Configuration

This page documents the configuration schema consumed by SkyulfPipeline and FeatureEngineer.

Pipeline config

SkyulfPipeline expects:

{
  "preprocessing": [ ... ],
  "modeling": { ... }
}

Preprocessing config

The preprocessing list is executed in order.

Each step is:

{
  "name": "step_name",
  "transformer": "TransformerType",
  "params": { ... }
}

TransformerType is a string key that FeatureEngineer dispatches to a Calculator/Applier pair.
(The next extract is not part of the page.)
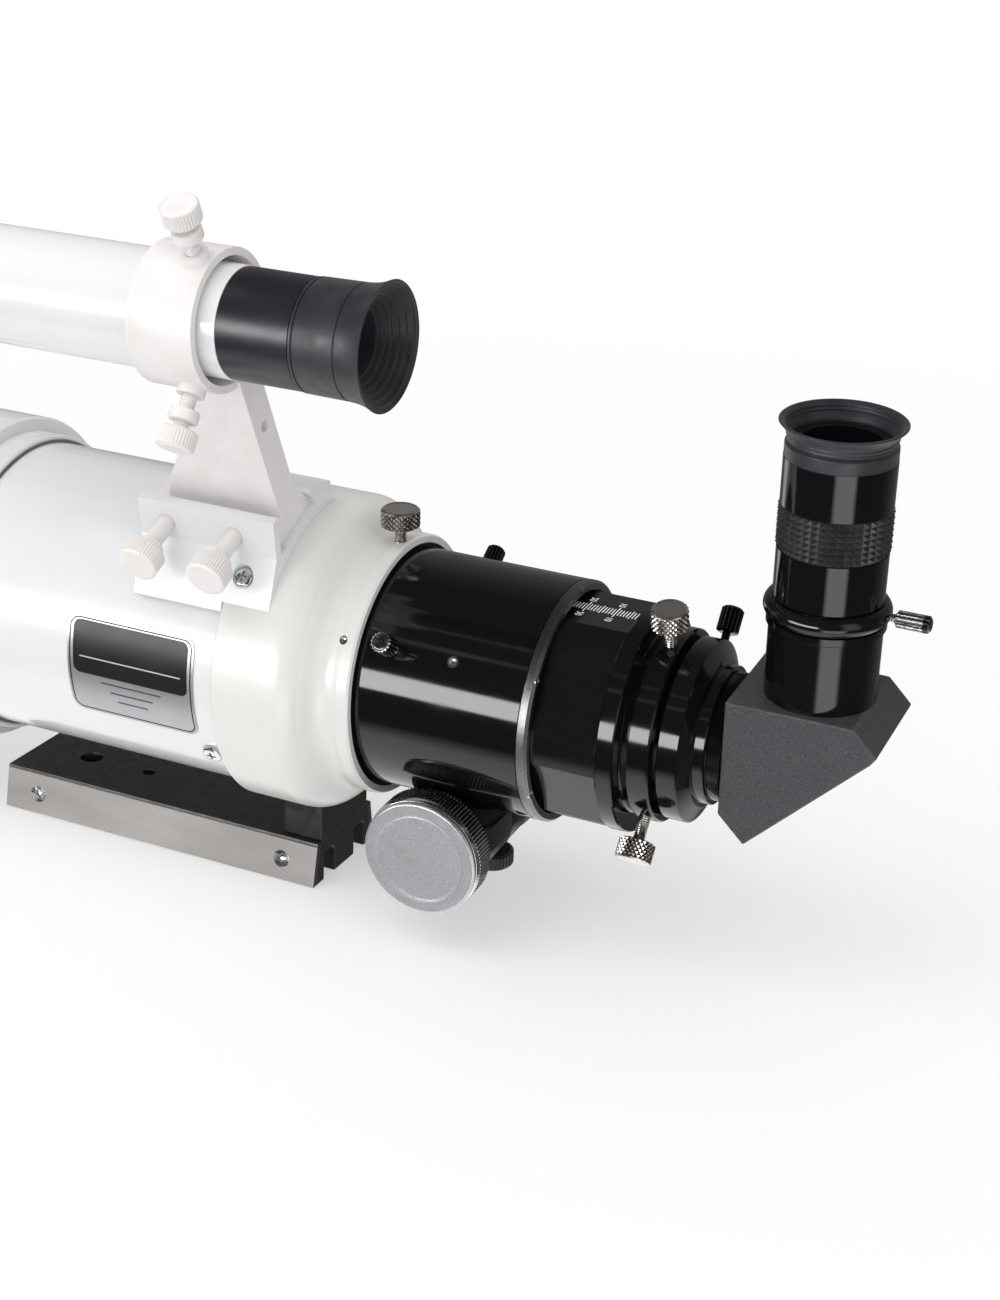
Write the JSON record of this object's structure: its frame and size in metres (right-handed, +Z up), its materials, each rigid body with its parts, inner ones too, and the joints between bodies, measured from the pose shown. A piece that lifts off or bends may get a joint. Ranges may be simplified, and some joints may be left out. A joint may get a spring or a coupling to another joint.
{
  "type": "refractor telescope",
  "caption": "Short refractor telescope with sliding dew shield, rotating rack-and-pinion focuser, star diagonal, eyepiece, finder scope and dovetail rail.",
  "frame": {"origin": "on the optical axis, at the rear face of the focuser's end ring", "axes": "+X along the optical axis towards the eyepiece end, +Z up away from the dovetail rail, -Y towards the finder side"},
  "size_m": [0.4651, 0.1494, 0.245],
  "materials": {
    "tube_paint": "high gloss white paint",
    "casting_paint": "satin gloss cream white paint",
    "finder_paint": "gloss white paint",
    "ivory_plastic": "satin moulded ivory plastic",
    "black_anodised": "gloss black anodised",
    "draw_black": "semi-gloss black anodised with white scale",
    "ring_grey": "satin grained grey",
    "silver_satin": "bead blasted silver anodised",
    "nickel": "bright nickel with diamond knurl",
    "black_chrome": "black plated, ribbed heads",
    "black_plastic": "ribbed black plastic",
    "bright_screws": "chromed cross-head screws",
    "rail_black": "satin black anodised, fine grain",
    "brushed_strip": "lengthwise brushed stainless steel",
    "diagonal_black": "fine wrinkle black paint",
    "eyepiece_black": "mirror gloss black",
    "black_rubber": "matte rubber",
    "lens_glass": "coated optical glass",
    "mirror": "first-surface mirror",
    "felt": "black felt",
    "baffle_black": "flat black",
    "rack_brass": "machined brass",
    "guide_plastic": "white bearing plastic",
    "label_foil": "satin silver foil with a dark panel"
  },
  "bodies": {
    "ota": {"tube": "tube_paint", "rear_casting": "casting_paint", "casting_screws": "bright_screws", "label_plate": "label_foil", "lens_cell": "black_anodised", "crown_lens": "lens_glass", "flint_lens": "lens_glass", "lens_retainer": "black_anodised", "baffles": "baffle_black", "dovetail_rail": "rail_black", "rail_strips": "brushed_strip", "rail_screws": "brushed_strip", "rail_foot": "rail_black", "finder_shoe": "casting_paint", "shoe_screws": "bright_screws"},
    "shield": {"dew_shield": "tube_paint", "dew_shield_felt": "felt"},
    "rotation_lock": {"rotation_lock": "nickel"},
    "clamp_front": {"shoe_clamp_front": "ivory_plastic"},
    "clamp_rear": {"shoe_clamp_rear": "ivory_plastic"},
    "bracket": {"finder_bracket": "ivory_plastic"},
    "aim_near": {"aim_screw_near": "ivory_plastic"},
    "aim_far": {"aim_screw_far": "ivory_plastic"},
    "aim_top": {"aim_screw_top": "ivory_plastic"},
    "finder_pivot": {"finder_o_ring": "black_rubber"},
    "finder": {"finder_tube": "finder_paint", "finder_objective": "lens_glass", "finder_rear_barrel": "black_anodised"},
    "finder_eyepiece": {"finder_eyecup": "black_rubber", "finder_eye_lens": "lens_glass"},
    "focuser": {"focuser_housing": "black_anodised", "focuser_end_ring": "ring_grey", "end_ring_screws": "bright_screws", "drawtube_guides": "guide_plastic", "pinion_block": "draw_black", "focuser_screws": "bright_screws"},
    "side_lock_near": {"side_lock_near": "black_chrome"},
    "side_lock_far": {"side_lock_far": "black_chrome"},
    "tension": {"tension_knob": "black_plastic"},
    "draw": {"drawtube": "draw_black", "rack": "rack_brass", "visual_back": "black_anodised", "clamp_band": "rack_brass"},
    "pinion": {"pinion_shaft": "bright_screws", "focus_knobs": "silver_satin"},
    "clamp_upper": {"clamp_screw_upper": "nickel"},
    "clamp_lower": {"clamp_screw_lower": "nickel"},
    "adapter": {"eyepiece_adapter": "black_anodised"},
    "adapter_screw": {"adapter_screw": "black_chrome"},
    "diagonal": {"diagonal_body": "diagonal_black", "diagonal_cover": "diagonal_black", "diagonal_mirror": "mirror", "diagonal_nosepiece": "bright_screws", "eyepiece_holder": "black_anodised"},
    "holder_screw": {"holder_screw": "black_chrome"},
    "eyepiece": {"eyepiece_barrel": "bright_screws", "eyepiece_body": "eyepiece_black", "eyepiece_grip": "black_rubber", "eyepiece_lenses": "lens_glass", "eyepiece_eyecup": "black_rubber"}
  },
  "joints": [
    {"name": "dew_shield_slide", "type": "slide", "parent": "ota", "child": "shield", "axis": [-1, 0, 0], "range_m": [0, 0.085]},
    {"name": "rotation_lock_turn", "type": "hinge", "parent": "ota", "child": "rotation_lock", "pos_m": [-0.0637, -0.00314, 0.0499], "axis": [0, -0.0628, 0.998], "range_deg": [0, 720]},
    {"name": "shoe_clamp_front_turn", "type": "hinge", "parent": "ota", "child": "clamp_front", "pos_m": [-0.128, -0.02883, 0.05658], "axis": [0, -0.891, -0.454], "range_deg": [0, 720]},
    {"name": "shoe_clamp_rear_turn", "type": "hinge", "parent": "ota", "child": "clamp_rear", "pos_m": [-0.103, -0.02883, 0.05658], "axis": [0, -0.891, -0.454], "range_deg": [0, 720]},
    {"name": "finder_slide", "type": "slide", "parent": "ota", "child": "bracket", "axis": [1, 0, 0], "range_m": [0, 0.03]},
    {"name": "aim_near_turn", "type": "hinge", "parent": "bracket", "child": "aim_near", "pos_m": [-0.0965, -0.06401, 0.12563], "axis": [0, -0.5446, -0.8387], "range_deg": [0, 720]},
    {"name": "aim_far_turn", "type": "hinge", "parent": "bracket", "child": "aim_far", "pos_m": [-0.0965, -0.06401, 0.12563], "axis": [0, 0.9986, -0.0523], "range_deg": [0, 720]},
    {"name": "aim_top_turn", "type": "hinge", "parent": "bracket", "child": "aim_top", "pos_m": [-0.0965, -0.06401, 0.12563], "axis": [0, -0.454, 0.891], "range_deg": [0, 720]},
    {"name": "finder_pitch", "type": "hinge", "parent": "bracket", "child": "finder_pivot", "pos_m": [-0.1095, -0.06401, 0.12563], "axis": [0, -0.891, -0.454], "range_deg": [-1, 1]},
    {"name": "finder_yaw", "type": "hinge", "parent": "finder_pivot", "child": "finder", "pos_m": [-0.1095, -0.06401, 0.12563], "axis": [0, -0.454, 0.891], "range_deg": [-1, 1]},
    {"name": "finder_focus_turn", "type": "hinge", "parent": "finder", "child": "finder_eyepiece", "pos_m": [-0.06, -0.06401, 0.12563], "axis": [1, 0, 0], "range_deg": [-180, 180]},
    {"name": "focuser_rotation", "type": "hinge", "parent": "ota", "child": "focuser", "pos_m": [-0.06, 0, 0], "axis": [1, 0, 0], "continuous": true},
    {"name": "side_lock_near_turn", "type": "hinge", "parent": "focuser", "child": "side_lock_near", "pos_m": [-0.0489, -0.03877, 0.02284], "axis": [0, -0.8616, 0.5075], "range_deg": [0, 720]},
    {"name": "side_lock_far_turn", "type": "hinge", "parent": "focuser", "child": "side_lock_far", "pos_m": [-0.0489, 0.03664, 0.02613], "axis": [0, 0.8141, 0.5807], "range_deg": [0, 720]},
    {"name": "tension_turn", "type": "hinge", "parent": "focuser", "child": "tension", "pos_m": [-0.028, 0.00262, -0.05994], "axis": [0, 0.0436, -0.999], "range_deg": [0, 720]},
    {"name": "drawtube_slide", "type": "slide", "parent": "focuser", "child": "draw", "axis": [1, 0, 0], "range_m": [-0.021, 0.04]},
    {"name": "pinion_turn", "type": "hinge", "parent": "focuser", "child": "pinion", "pos_m": [-0.0334, 0.00193, -0.04416], "axis": [0, 0.999, 0.0436], "range_deg": [-180, 340]},
    {"name": "clamp_upper_turn", "type": "hinge", "parent": "draw", "child": "clamp_upper", "pos_m": [0.0335, -0.01016, 0.03662], "axis": [0, -0.2672, 0.9636], "range_deg": [0, 720]},
    {"name": "clamp_lower_turn", "type": "hinge", "parent": "draw", "child": "clamp_lower", "pos_m": [0.0335, -0.02339, -0.02994], "axis": [0, -0.6157, -0.788], "range_deg": [0, 720]},
    {"name": "adapter_slide", "type": "slide", "parent": "draw", "child": "adapter", "axis": [1, 0, 0], "range_m": [0, 0.014]},
    {"name": "adapter_screw_turn", "type": "hinge", "parent": "adapter", "child": "adapter_screw", "pos_m": [0.0425, 0.02106, 0.02795], "axis": [0, 0.6018, 0.7986], "range_deg": [0, 720]},
    {"name": "diagonal_rotation", "type": "hinge", "parent": "adapter", "child": "diagonal", "pos_m": [0.0566, 0, 0], "axis": [1, 0, 0], "continuous": true},
    {"name": "holder_screw_turn", "type": "hinge", "parent": "diagonal", "child": "holder_screw", "pos_m": [0.0803, -0.00376, 0.05126], "axis": [1, 0, 0], "range_deg": [0, 720]},
    {"name": "eyepiece_slide", "type": "slide", "parent": "diagonal", "child": "eyepiece", "axis": [0, -0.0732, 0.9973], "range_m": [0, 0.028]}
  ],
  "couplings": [
    {"joint": "pinion_turn", "follows": "drawtube_slide", "rad_per_m": 142.86}
  ]
}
For the full list and per-node parameters, see:

Reference → Preprocessing Nodes
Reference → API → Preprocessing → pipeline

Minimal examples

# Split to avoid leakage
{"name": "split", "transformer": "TrainTestSplitter", "params": {"test_size": 0.2, "random_state": 42, "target_column": "target"}}

# Impute missing numeric values
{"name": "impute", "transformer": "SimpleImputer", "params": {"strategy": "mean", "columns": ["age"]}}

# Encode categoricals
{"name": "encode", "transformer": "OneHotEncoder", "params": {"columns": ["city"], "drop_original": True, "handle_unknown": "ignore"}}

# Scale numeric columns
{"name": "scale", "transformer": "StandardScaler", "params": {"auto_detect": True}}

Modeling config

SkyulfPipeline currently supports these model types:

logistic_regression
random_forest_classifier
ridge_regression
random_forest_regressor
hyperparameter_tuner

Example:

{
  "type": "random_forest_classifier",
  "node_id": "model_node",
  "params": {
    "n_estimators": 200,
    "max_depth": 10
  }
}

Tuner example:

{
  "type": "hyperparameter_tuner",
  "base_model": {"type": "logistic_regression"},
  "strategy": "random",
  "search_space": {"C": [0.1, 1.0, 10.0]},
  "n_trials": 25,
  "metric": "accuracy"
}

See “Modeling Nodes” in Reference for details.